Motor management plan
A motor management plan is an essential part of a plant’s energy management strategy. Having a motor management plan in place can help companies realize long-term motor system energy savings and will ensure that motor failures are handled in a quick and cost effective manner. In the Motor management plan following key points included.
- Creation of a motor survey and tracking program.
- Development of guidelines for proactive repair/replace decisions.
- Preparation for motor failure by creating a spares inventory.
- Development of a purchasing specification.
- Development of a repair specification.
- Development and implementation of a predictive and preventive maintenance program.
The purposes of motor maintenance are to prolong motor life and to foresee a motor failure. Motor maintenance measures can therefore be categorized as either preventative or predictive. Preventative measures, include voltage imbalance minimization, load consideration, motor alignment, lubrication and motor ventilation.
2. Energy-efficient motors
Energy-efficient motors reduce energy losses through improved design, better materials, tighter tolerances, and improved manufacturing techniques. With proper installation, energy-efficient motors can also stay cooler, may help reduce facility heating loads, and have higher service factors, longer bearing life, longer insulation life, and less vibration.
3. Rewinding of motors
In some cases, it may be cost-effective to rewind an existing energy-efficient motor, instead of purchasing a new motor. As a rule of thumb, when rewinding costs exceed 60% of the costs of a new motor, purchasing the new motor may be a better choice. When repairing or rewinding a motor, it is important to choose a motor service center that follows best practice motor rewinding standards in order to minimize potential efficiency losses.
4. Proper motor sizing
It is a persistent myth that oversized motors, especially motors operating below 50% of rated load, are not efficient and should be immediately replaced with appropriately sized energy-efficient units. In actuality, several pieces of information are required to complete an accurate assessment of energy savings. They are the load on the motor, the operating efficiency of the motor at that load point, the full-load speed (in revolutions per minute [rpm]) of the motor to be replaced, and the full-load speed of the downsized replacement motor.

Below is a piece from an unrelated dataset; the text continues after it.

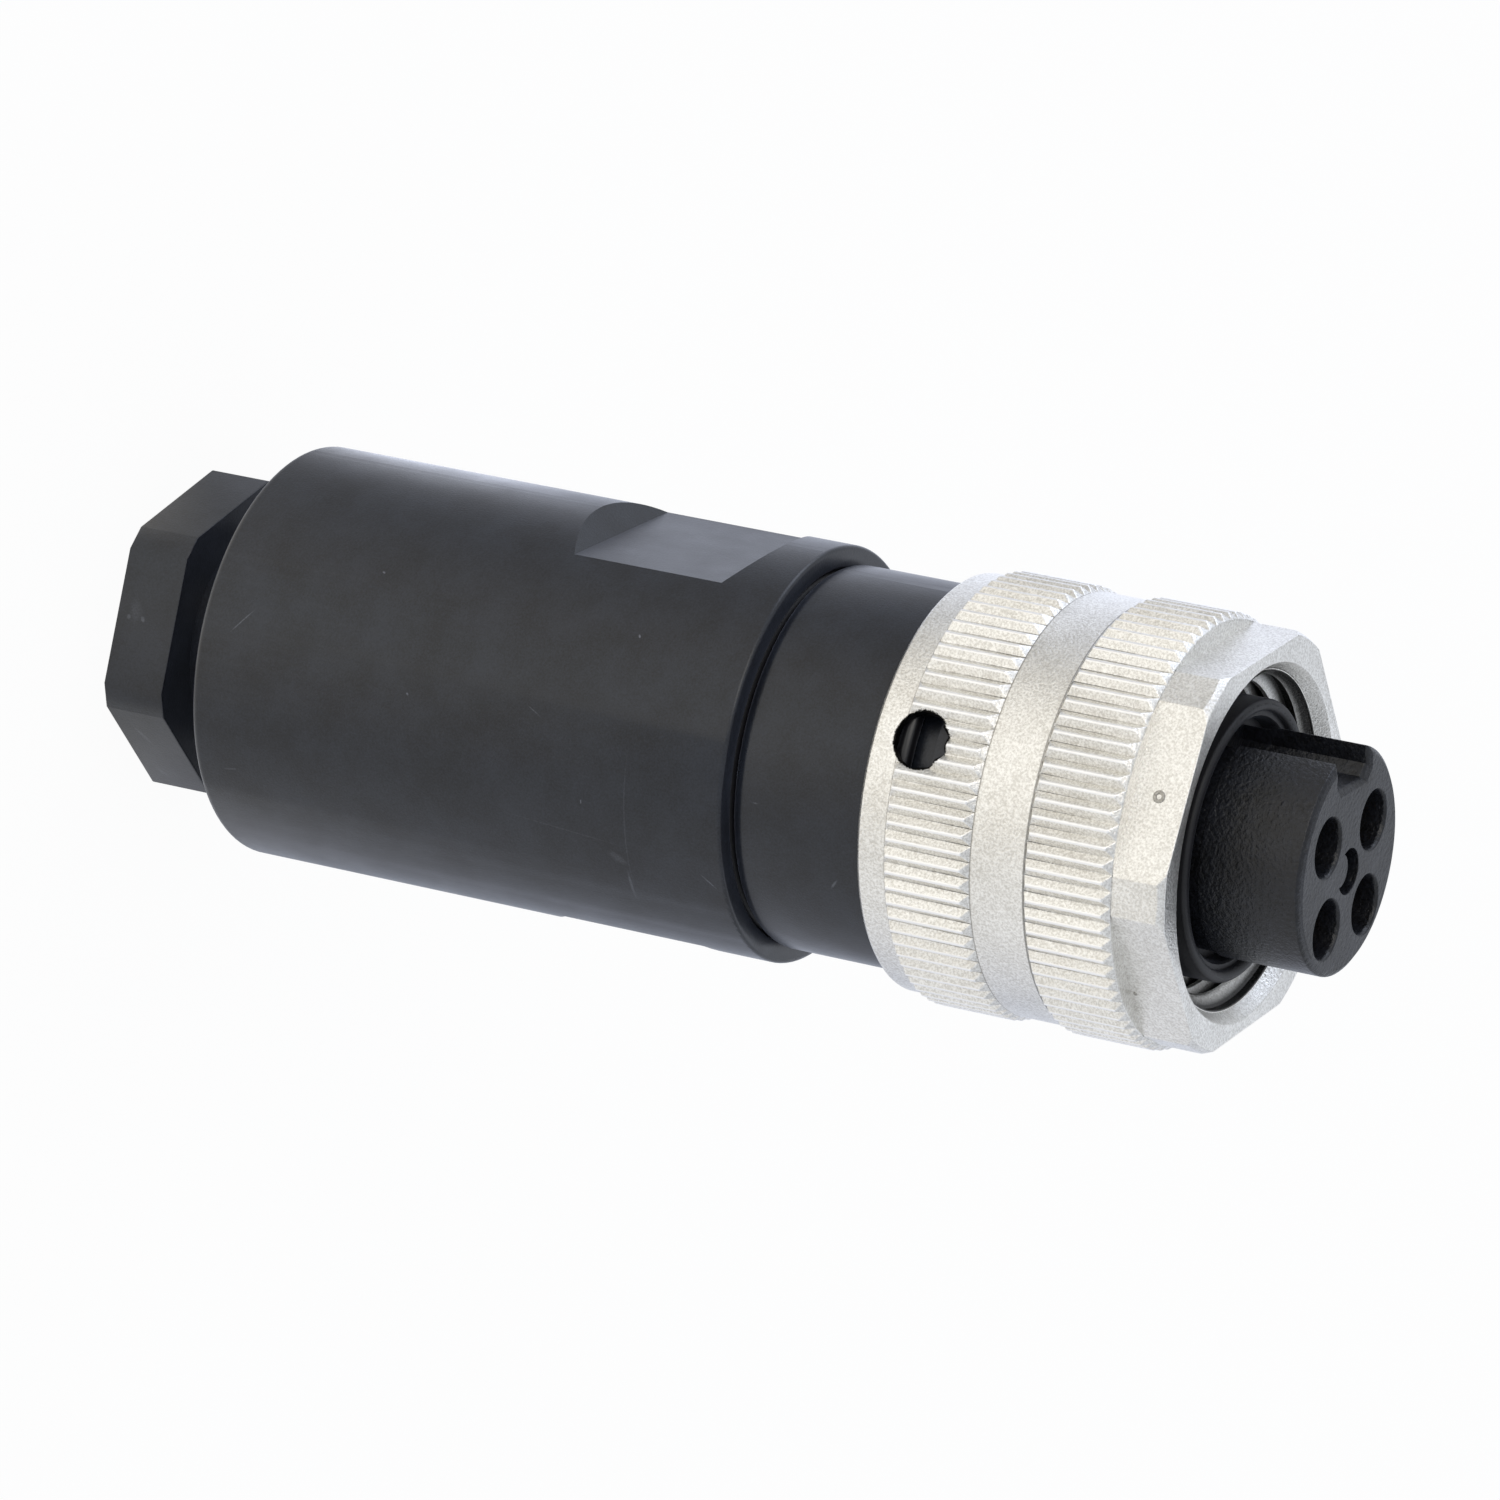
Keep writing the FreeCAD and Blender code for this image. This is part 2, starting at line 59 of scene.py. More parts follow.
def linear(code: str) -> tuple[float, float, float, float]:
    """Turn an sRGB hex colour to linear light.

    Args:
        code: Colour as "#rrggbb".

    Returns:
        Linear red, green and blue with an alpha of 1.
    """
    parts = [int(code[i:i + 2], 16) / 255 for i in (1, 3, 5)]
    red, green, blue = [c / 12.92 if c <= 0.04045 else ((c + 0.055) / 1.055) ** 2.4 for c in parts]
    return red, green, blue, 1.0


def per_metre(size: float) -> float:
    """Texture scale that gives features of a size in millimetres."""
    return 1 / (size * MM)


def outward(turn: float) -> Vector:
    """Direction square to the axis at a turn in degrees from -Y towards +X."""
    return Vector((math.sin(math.radians(turn)), -math.cos(math.radians(turn)), 0))


def add_node(tree: bpy.types.NodeTree, kind: str, inputs: dict[int | str, Any] | None = None,
             **attributes: Any) -> bpy.types.Node:
    """Add a shader node with its settings and links.

    Args:
        tree: Node tree that gets the node.
        kind: Node type.
        inputs: Value or output socket for each input, by name or number.
        attributes: Settings of the node itself.

    Returns:
        The new node.
    """
    node = tree.nodes.new(kind)
    for name, value in attributes.items():
        setattr(node, name, value)
    for key, value in (inputs or {}).items():
        if isinstance(value, bpy.types.NodeSocket):
            tree.links.new(value, node.inputs[key])
        else:
            node.inputs[key].default_value = value
    return node


def new_material(name: str) -> tuple[bpy.types.Material, bpy.types.NodeTree, bpy.types.Node]:
    """Start a material with a Principled shader.

    Args:
        name: Name of the finish.

    Returns:
        The material, its node tree and its shader node.
    """
    material = bpy.data.materials.new(name)
    material.use_nodes = True
    tree = material.node_tree
    return material, tree, tree.nodes["Principled BSDF"]


def looks_along(face: bmesh.types.BMFace, ways: tuple[Vector, ...]) -> bool:
    """Tell whether a face looks along one of some directions."""
    return any(face.normal.dot(way) > 0.9998 for way in ways)


def lies_across(face: bmesh.types.BMFace) -> bool:
    """Tell whether a face lies across the connector's axis."""
    return abs(face.normal.z) >= 0.999


def finished_object(bm: bmesh.types.BMesh, name: str, material: bpy.types.Material, sharp: float = 38.0,
                    crisp: tuple[Vector, ...] = (), weighted: bool = True) -> bpy.types.Object:
    """Turn a bmesh to an object with a material and smooth shading.

    Args:
        bm: Shape in metres, which is freed.
        name: Name of the piece.
        material: Its finish.
        sharp: Degrees between faces from which an edge stays sharp.
        crisp: Directions of flats whose outline stays sharp.
        weighted: Whether large flat faces keep their own direction, so that only roundings shade smoothly.

    Returns:
        The new object, linked to the scene.
    """
    for edge in bm.edges:
        flats = [looks_along(face, crisp) for face in edge.link_faces]
        outline = any(flats) and not all(flats)
        edge.smooth = not outline and len(flats) == 2 and edge.calc_face_angle() < math.radians(sharp)
    mesh = bpy.data.meshes.new(name)
    bm.to_mesh(mesh)
    bm.free()
    mesh.materials.append(material)
    mesh.polygons.foreach_set("use_smooth", [True] * len(mesh.polygons))
    piece = bpy.data.objects.new(name, mesh)
    bpy.context.scene.collection.objects.link(piece)
    if weighted:
        piece.modifiers.new("weighted_normals", "WEIGHTED_NORMAL").keep_sharp = True
    return piece


def merged_copy(node: str, weld: float = 0.002, flat: float = 0.6,
                join_ends: bool = True) -> bmesh.types.BMesh:
    """Copy a node's mesh with its doubles merged and its flat faces joined.

    Args:
        node: Name of the CAD node.
        weld: Distance in millimetres below which vertices are merged.
        flat: Degrees below which neighbouring faces are joined.
        join_ends: Whether faces across the axis are joined too. Where their outline has hundreds of corners,
            as at the knurled bands, one large face is later split wrongly, so they stay small.

    Returns:
        The copy, in the frame of the connector.
    """
    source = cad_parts[node]
    bm = bmesh.new()
    bm.from_mesh(source.data)
    bm.transform(source.matrix_world)
    bmesh.ops.remove_doubles(bm, verts=bm.verts, dist=weld * MM)
    bm.normal_update()
    edges = [edge for edge in bm.edges if join_ends or not all(map(lies_across, edge.link_faces))]
    verts = [vert for vert in bm.verts if join_ends or not any(map(lies_across, vert.link_faces))]
    bmesh.ops.dissolve_limit(bm, angle_limit=math.radians(flat), use_dissolve_boundaries=False,
                             verts=verts, edges=edges)
    for face in bm.faces:
        face.material_index = 0
    return bm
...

5. Adjustable speed drives (ASDs)
Adjustable-speed drives better match speed to load requirements for motor operations, and therefore ensure that motor energy use is optimized to a given application. As the energy use of motors is approximately proportional to the cube of the flow rate33, relatively small reductions in flow, which are proportional to pump speed, already yield significant energy savings.
6. Power factor correction
Power factor is the ratio of working power to apparent power. It measures how effectively electrical power is being used. A high power factor signals efficient utilization of electrical power, while a low power factor indicates poor utilization of electrical power. Inductive loads like transformers, electric motors, and HID lighting may cause a low power factor.
7. Minimizing voltage unbalances
A voltage unbalance degrades the performance and shortens the life of three-phase motors. A voltage unbalance causes a current unbalance, which will result in torque pulsations, increased vibration and mechanical stress, increased losses, and motor overheating, which can reduce the life of a motor’s winding insulation.